THE TASK: Copy out all of the data exactly as it appears.

(3D code data)
────────
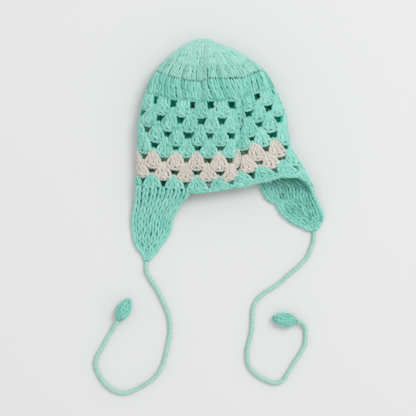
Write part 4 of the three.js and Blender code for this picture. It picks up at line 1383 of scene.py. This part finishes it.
class CAP_OT_crown(bpy.types.Operator):
    """Crochets the dense rounds of the crown and the deep round below them"""

    bl_idname = "cap.crown"
    bl_label = "Crown"

    def execute(self, context):
        rng = np.random.default_rng(context.scene.cap_yarn.seed + 1)
        cap = cap_fabric()
        crown = Skein()
        for row, (count, tone, height, fullness, taper) in enumerate(CROWN_ROUNDS):
            start = max(row - CROWN_OVERLAP, CROWN_START)
            style = PostStyle(tone, taper, CROWN_RELIEF, CROWN_JITTER)
            add_ring_of_posts(crown, cap, count, start, row + height, rng, style, fullness=fullness,
                              chained=False)
        top = len(CROWN_ROUNDS)
        crown.add_sheet(cap, backing_cells(CROWN_SHEET, CROWN_SHEET.down, top), CROWN_SHEET, BEHIND_SHADE)
        place_piece(crown.build("crown_stitches", yarn_material("crown_wool")), "crown")
        deep = Skein()
        add_ring_of_posts(deep, cap, STITCHES_PER_ROUND, *DEEP_ROUND, rng, DEEP_STYLE, STITCH_SHARE / 2)
        deep.add_sheet(cap, backing_cells(DEEP_SHEET, top, LAST_DENSE_ROUND), DEEP_SHEET, BEHIND_SHADE)
        place_piece(deep.build("deep_round_stitches", yarn_material("mint_wool")), "crown_round")
        return {"FINISHED"}


class CAP_OT_clusters(bpy.types.Operator):
    """Crochets the rounds of clusters, mint and off-white, down to the rim"""

    bl_idname = "cap.clusters"
    bl_label = "Rounds of clusters"

    def execute(self, context):
        rng = np.random.default_rng(context.scene.cap_yarn.seed + 2)
        cap = cap_fabric()
        clusters = {}
        for row in range(1, CLUSTER_ROWS + 1):
            for column in range(COLUMNS):
                centre = column + (row % 2) / 2
                clusters.setdefault(piece_of(row, centre), []).append((row, centre))
        for node, members in clusters.items():
            skein = Skein()
            add_clusters(skein, cap, members, rng)
            if node == "rim_band":
                add_rim_edging(skein, cap, rng)

            def keep(u, v, wanted=node):
                """Whether places belong to the wanted piece and lie clear of the gaps."""
                row = cluster_row_at(u, v)
                centre = cluster_centre_at(u, row)
                names = np.array([piece_of(r, c) for r, c in zip(row.ravel(), centre.ravel())])
                return (names.reshape(u.shape) == wanted) & ~in_gap(u, v)

            cells = backing_cells(CLUSTER_SHEET, LAST_DENSE_ROUND, RIM - CLUSTER_SHEET.down, keep)
            skein.add_sheet(cap, cells, CLUSTER_SHEET, BEHIND_SHADE)
            yarn = "white" if node == "white_band" else "mint"
            piece = skein.build(f"{node}_stitches", yarn_material(f"{yarn}_wool"))
            place_piece(piece, node)
        return {"FINISHED"}


class CAP_OT_ear_flaps(bpy.types.Operator):
    """Crochets the two ear flaps"""

    bl_idname = "cap.ear_flaps"
    bl_label = "Ear flaps"

    def execute(self, context):
        rng = np.random.default_rng(context.scene.cap_yarn.seed + 3)
        cap = cap_fabric()
        for side, face, tones, ends, rows, counts in (
            ("left", 1, LEFT_FLAP_TONES, LEFT_FLAP_RANGE, LEFT_FLAP_ROWS, LEFT_FLAP_STITCHES),
            ("right", -1, RIGHT_FLAP_TONES, RIGHT_FLAP_RANGE, RIGHT_FLAP_ROWS, RIGHT_FLAP_STITCHES),
        ):
            flap = flap_fabric(cap, ends, rows)
            skein = Skein()
            add_flap_stitches(skein, flap, len(rows), counts, rng, face, tones)
            across = range(round(1 / FLAP_SHEET.across))
            down = range(round((len(rows) - SHEET_BEFORE_TIP) / FLAP_SHEET.down))
            skein.add_sheet(flap, [(i, j) for i in across for j in down], FLAP_SHEET, HOLLOW_SHADE)
            piece = skein.build(f"flap_{side}_stitches", yarn_material("mint_wool"))
            place_piece(piece, f"ear_flap_{side}")
        return {"FINISHED"}


class CAP_PT_panel(bpy.types.Panel):
    """Lists the cap's sizes, colours and steps"""

    bl_idname = "CAP_PT_panel"
    bl_label = "Ear-flap cap"
    bl_space_type = "VIEW_3D"
    bl_region_type = "UI"
    bl_category = "Cap"

    def draw(self, context):
        layout = self.layout
        for group in (context.scene.cap_yarn, context.scene.cap_colours, context.scene.cap_studio):
            for name in group.__annotations__:
                layout.prop(group, name)
        for operator in STEPS:
            layout.operator(operator.bl_idname)


STEPS = (CAP_OT_stage, CAP_OT_ties, CAP_OT_crown, CAP_OT_clusters, CAP_OT_ear_flaps)
GROUPS = {"cap_yarn": CapYarn, "cap_colours": CapColours, "cap_studio": CapStudio}


def register():
    """Makes the groups, steps and panel known to Blender."""
    for group in GROUPS.values():
        bpy.utils.register_class(group)
    for name, group in GROUPS.items():
        setattr(bpy.types.Scene, name, bpy.props.PointerProperty(type=group))
    for operator in STEPS:
        bpy.utils.register_class(operator)
    bpy.utils.register_class(CAP_PT_panel)


def unregister():
    """Takes them away again."""
    bpy.utils.unregister_class(CAP_PT_panel)
    for operator in reversed(STEPS):
        bpy.utils.unregister_class(operator)
    for name in GROUPS:
        delattr(bpy.types.Scene, name)
    for group in reversed(GROUPS.values()):
        bpy.utils.unregister_class(group)


def main():
    """Crochets the cap on its stage."""
    register()
    for step in STEPS:
        group, name = step.bl_idname.split(".")
        getattr(getattr(bpy.ops, group), name)()


if __name__ == "__main__":
    main()
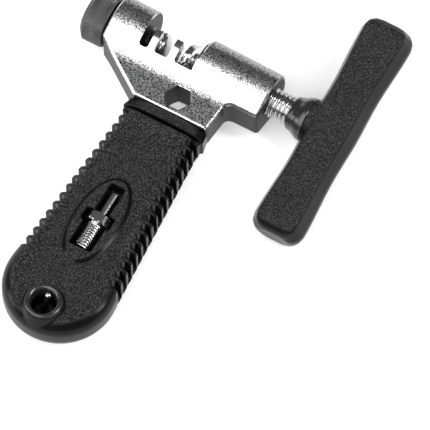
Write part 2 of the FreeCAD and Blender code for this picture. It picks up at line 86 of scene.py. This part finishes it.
────────
RESULT OF THIS TASK:
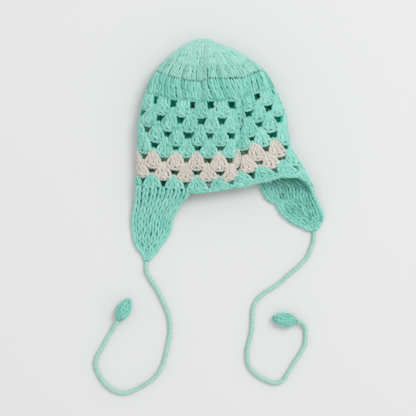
Write part 4 of the three.js and Blender code for this picture. It picks up at line 1383 of scene.py. This part finishes it.
class CAP_OT_crown(bpy.types.Operator):
    """Crochets the dense rounds of the crown and the deep round below them"""

    bl_idname = "cap.crown"
    bl_label = "Crown"

    def execute(self, context):
        rng = np.random.default_rng(context.scene.cap_yarn.seed + 1)
        cap = cap_fabric()
        crown = Skein()
        for row, (count, tone, height, fullness, taper) in enumerate(CROWN_ROUNDS):
            start = max(row - CROWN_OVERLAP, CROWN_START)
            style = PostStyle(tone, taper, CROWN_RELIEF, CROWN_JITTER)
            add_ring_of_posts(crown, cap, count, start, row + height, rng, style, fullness=fullness,
                              chained=False)
        top = len(CROWN_ROUNDS)
        crown.add_sheet(cap, backing_cells(CROWN_SHEET, CROWN_SHEET.down, top), CROWN_SHEET, BEHIND_SHADE)
        place_piece(crown.build("crown_stitches", yarn_material("crown_wool")), "crown")
        deep = Skein()
        add_ring_of_posts(deep, cap, STITCHES_PER_ROUND, *DEEP_ROUND, rng, DEEP_STYLE, STITCH_SHARE / 2)
        deep.add_sheet(cap, backing_cells(DEEP_SHEET, top, LAST_DENSE_ROUND), DEEP_SHEET, BEHIND_SHADE)
        place_piece(deep.build("deep_round_stitches", yarn_material("mint_wool")), "crown_round")
        return {"FINISHED"}


class CAP_OT_clusters(bpy.types.Operator):
    """Crochets the rounds of clusters, mint and off-white, down to the rim"""

    bl_idname = "cap.clusters"
    bl_label = "Rounds of clusters"

    def execute(self, context):
        rng = np.random.default_rng(context.scene.cap_yarn.seed + 2)
        cap = cap_fabric()
        clusters = {}
        for row in range(1, CLUSTER_ROWS + 1):
            for column in range(COLUMNS):
                centre = column + (row % 2) / 2
                clusters.setdefault(piece_of(row, centre), []).append((row, centre))
        for node, members in clusters.items():
            skein = Skein()
            add_clusters(skein, cap, members, rng)
            if node == "rim_band":
                add_rim_edging(skein, cap, rng)

            def keep(u, v, wanted=node):
                """Whether places belong to the wanted piece and lie clear of the gaps."""
                row = cluster_row_at(u, v)
                centre = cluster_centre_at(u, row)
                names = np.array([piece_of(r, c) for r, c in zip(row.ravel(), centre.ravel())])
                return (names.reshape(u.shape) == wanted) & ~in_gap(u, v)

            cells = backing_cells(CLUSTER_SHEET, LAST_DENSE_ROUND, RIM - CLUSTER_SHEET.down, keep)
            skein.add_sheet(cap, cells, CLUSTER_SHEET, BEHIND_SHADE)
            yarn = "white" if node == "white_band" else "mint"
            piece = skein.build(f"{node}_stitches", yarn_material(f"{yarn}_wool"))
            place_piece(piece, node)
        return {"FINISHED"}


class CAP_OT_ear_flaps(bpy.types.Operator):
    """Crochets the two ear flaps"""

    bl_idname = "cap.ear_flaps"
    bl_label = "Ear flaps"

    def execute(self, context):
        rng = np.random.default_rng(context.scene.cap_yarn.seed + 3)
        cap = cap_fabric()
        for side, face, tones, ends, rows, counts in (
            ("left", 1, LEFT_FLAP_TONES, LEFT_FLAP_RANGE, LEFT_FLAP_ROWS, LEFT_FLAP_STITCHES),
            ("right", -1, RIGHT_FLAP_TONES, RIGHT_FLAP_RANGE, RIGHT_FLAP_ROWS, RIGHT_FLAP_STITCHES),
        ):
            flap = flap_fabric(cap, ends, rows)
            skein = Skein()
            add_flap_stitches(skein, flap, len(rows), counts, rng, face, tones)
            across = range(round(1 / FLAP_SHEET.across))
            down = range(round((len(rows) - SHEET_BEFORE_TIP) / FLAP_SHEET.down))
            skein.add_sheet(flap, [(i, j) for i in across for j in down], FLAP_SHEET, HOLLOW_SHADE)
            piece = skein.build(f"flap_{side}_stitches", yarn_material("mint_wool"))
            place_piece(piece, f"ear_flap_{side}")
        return {"FINISHED"}


class CAP_PT_panel(bpy.types.Panel):
    """Lists the cap's sizes, colours and steps"""

    bl_idname = "CAP_PT_panel"
    bl_label = "Ear-flap cap"
    bl_space_type = "VIEW_3D"
    bl_region_type = "UI"
    bl_category = "Cap"

    def draw(self, context):
        layout = self.layout
        for group in (context.scene.cap_yarn, context.scene.cap_colours, context.scene.cap_studio):
            for name in group.__annotations__:
                layout.prop(group, name)
        for operator in STEPS:
            layout.operator(operator.bl_idname)


STEPS = (CAP_OT_stage, CAP_OT_ties, CAP_OT_crown, CAP_OT_clusters, CAP_OT_ear_flaps)
GROUPS = {"cap_yarn": CapYarn, "cap_colours": CapColours, "cap_studio": CapStudio}


def register():
    """Makes the groups, steps and panel known to Blender."""
    for group in GROUPS.values():
        bpy.utils.register_class(group)
    for name, group in GROUPS.items():
        setattr(bpy.types.Scene, name, bpy.props.PointerProperty(type=group))
    for operator in STEPS:
        bpy.utils.register_class(operator)
    bpy.utils.register_class(CAP_PT_panel)


def unregister():
    """Takes them away again."""
    bpy.utils.unregister_class(CAP_PT_panel)
    for operator in reversed(STEPS):
        bpy.utils.unregister_class(operator)
    for name in GROUPS:
        delattr(bpy.types.Scene, name)
    for group in reversed(GROUPS.values()):
        bpy.utils.unregister_class(group)


def main():
    """Crochets the cap on its stage."""
    register()
    for step in STEPS:
        group, name = step.bl_idname.split(".")
        getattr(getattr(bpy.ops, group), name)()


if __name__ == "__main__":
    main()
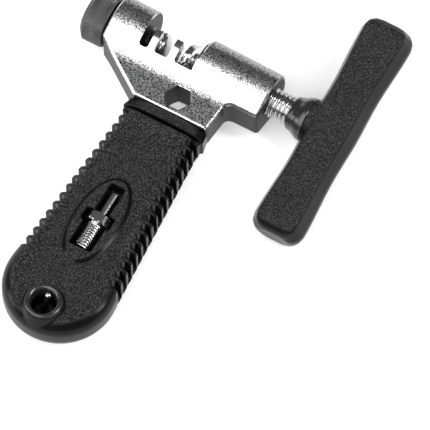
Write part 2 of the FreeCAD and Blender code for this picture. It picks up at line 86 of scene.py. This part finishes it.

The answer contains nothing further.